Bishops Palace – Stunning Renaissance Architecture
Kirkwall on Orkney Island is home to the Bishop’s Palace which was built in the mid-12th century for Bishop William the Old, near the St Magnus Cathedral. The Bishop was a friend and crusading companion of Earl Rognvald Kolsson, the cathedral’s founder. The Bishop and his staff moved here from their original seat of power in Birsay. The Islands were then under the rule of the King of Norway.
The palace was built according to the layout of a Royal Norwegian Palace with a hall, used for entertaining, and a tower house that formed the Bishop’s private residence. The building was already over a hundred years old when King Hakon IV of Norway took up residence in Bishop’s Palace in 1263, following his defeat by Alexander III at the Battle of Largs. The King later died at the Bishop’s Palace.
Unfortunately by 1320, the palace had been reduced to ruins through neglect. Not much was known about it till 1526, when William, Lord Sinclair got possession of the palace. He could not hold the palace for long as he was ordered by the Crown to return the property to the Bishop of Orkney. In 1540, the castle came into the limelight once more when King James V of Scotland arrived in Kirkwall and his troops were garrisoned in the Kirkwall Castle and the Bishop’s Palace.
A few years later Bishop Robert Reid, the founder of Edinburgh University and the last and greatest of Orkney’s medieval Bishops, initiated a program of extensive restoration and reconstruction. The imposing round tower was added at that time to the hall-house in about 1550. Known as the ‘Moosie Toor’, the strong, round tower situated at the north-western corner of the palace, still stands today.
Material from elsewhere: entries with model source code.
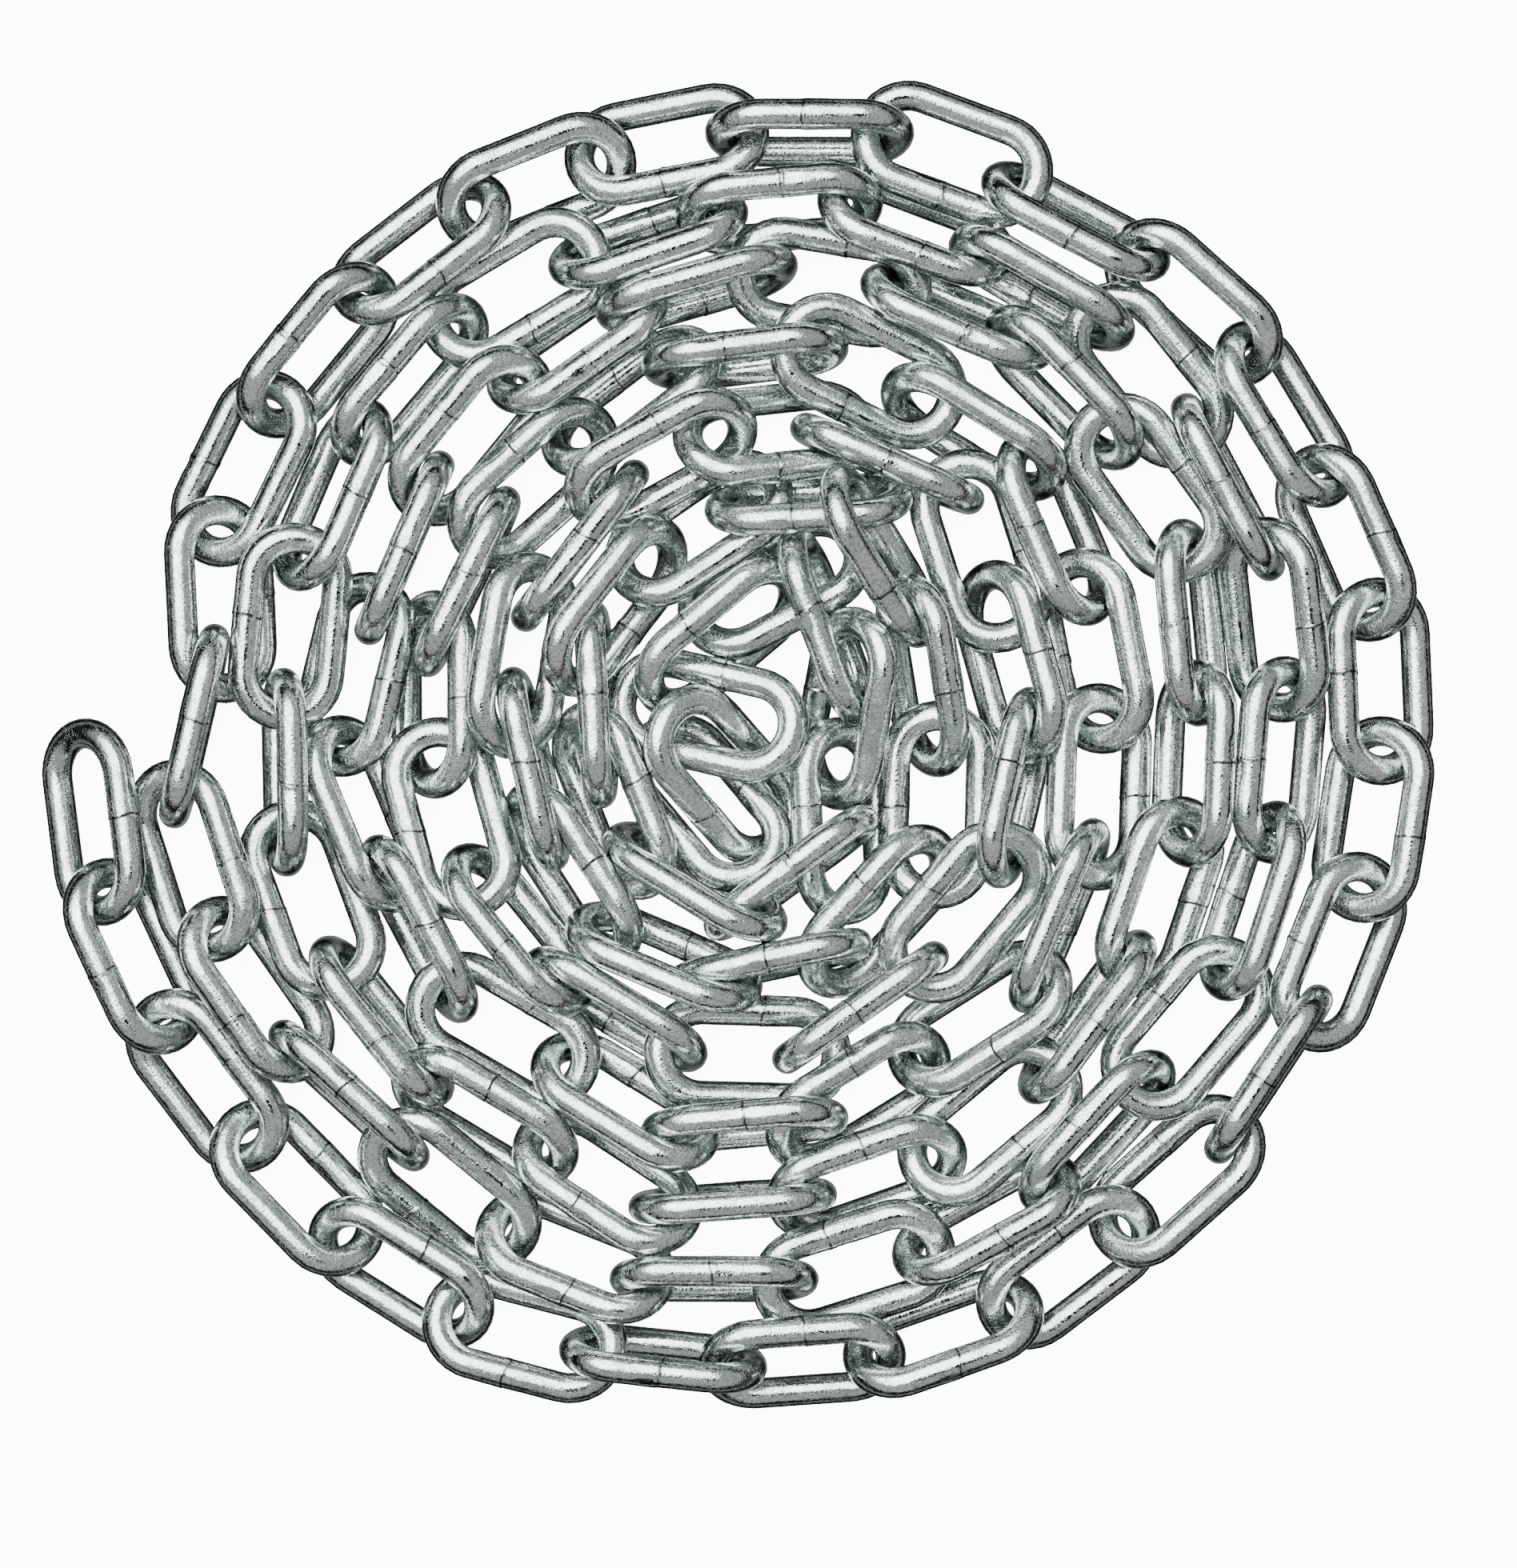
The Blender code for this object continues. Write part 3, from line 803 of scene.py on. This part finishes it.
def studioFloor():
    half = studio["floorSide"] / 2
    mesh = bpy.data.meshes.new("floor")
    corners = [(-half, -half, 0), (half, -half, 0), (half, half, 0), (-half, half, 0)]
    mesh.from_pydata(corners, [], [(0, 1, 2, 3)])
    floor = bpy.data.objects.new("floor", mesh)
    scene.collection.objects.link(floor)
    paint = bpy.data.materials.new("pale floor")
    paint.use_nodes = True
    shader = paint.node_tree.nodes["Principled BSDF"]
    shader.inputs["Base Color"].default_value = studio["floorColour"]
    shader.inputs["Roughness"].default_value = studio["floorRoughness"]
    shader.inputs["Emission Color"].default_value = (1, 1, 1, 1)
    shader.inputs["Emission Strength"].default_value = studio["floorGlow"]
    mesh.materials.append(paint)
    floor.visible_glossy = False  # the metal reflects the sky's lower half instead


def studioSky():
    world = bpy.data.worlds.new("studio")
    world.use_nodes = True
    tree = world.node_tree
    direction = Signal(tree).node("ShaderNodeTexCoord", {}, {}, 0)
    softbox, opening = studio["softbox"], studio["opening"]

    def towards(lamp):
        azimuth, tilt = radians(lamp["azimuth"]), radians(lamp["fromZenith"])
        return (sin(tilt) * cos(azimuth), sin(tilt) * sin(azimuth), cos(tilt))

    def within(axis, inner, outer):  # 1 inside the inner angle around the axis, 0 outside the outer
        aligned = direction.node(
            "ShaderNodeVectorMath", {"operation": "DOT_PRODUCT"}, {0: direction, 1: axis}, 1
        )
        return aligned.ranged(cos(radians(outer)), cos(radians(inner)))

    up, boxAxis = (0.0, 0.0, 1.0), towards(softbox)
    sky = studio["below"]
    for colour, inner, outer in studio["rings"]:
        sky = within(up, inner, outer).mixed(sky, colour)
    walls = within(boxAxis, *studio["wallsMeet"]).mixed(studio["warmWall"], studio["coolWall"])
    sky = within(up, *studio["wallFoot"]).mixed(sky, walls)
    core = within(boxAxis, softbox["core"], softbox["edge"][1])
    lamp = core.mixed(studio["softboxRim"], studio["softboxColour"])
    sky = within(boxAxis, *softbox["edge"]).mixed(sky, lamp)
    sky = within(towards(opening), *opening["edge"]).mixed(sky, studio["openingColour"])
    tree.links.new(sky.socket, tree.nodes["Background"].inputs["Color"])
    scene.world = world


print("laying and easing the links")
centres, frames, middle = settledLinks()
print("camera and studio")
addCamera(middle)
studioFloor()
studioSky()
print("links")
buildChain(centres, frames, middle)
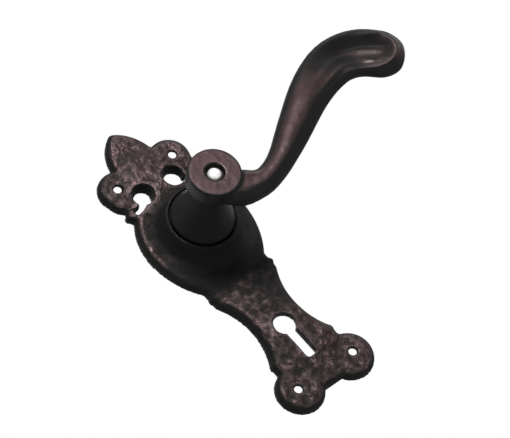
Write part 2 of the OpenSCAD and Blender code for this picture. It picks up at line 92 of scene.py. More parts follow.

In 1568 the palace was acquired by the tyrannical Earl Robert Stewart of Orkney, an illegitimate son of the King. His son Patrick further restructured the Bishop’s Palace in 1600 wanting ti incorporate it in his Earl’s Palace. Besides its magnificent tower, there is very little of the Castle remaining. Nevertheless, Bishop’s Palace has been described as the most accomplished piece of Renaissance architecture left in Scotland.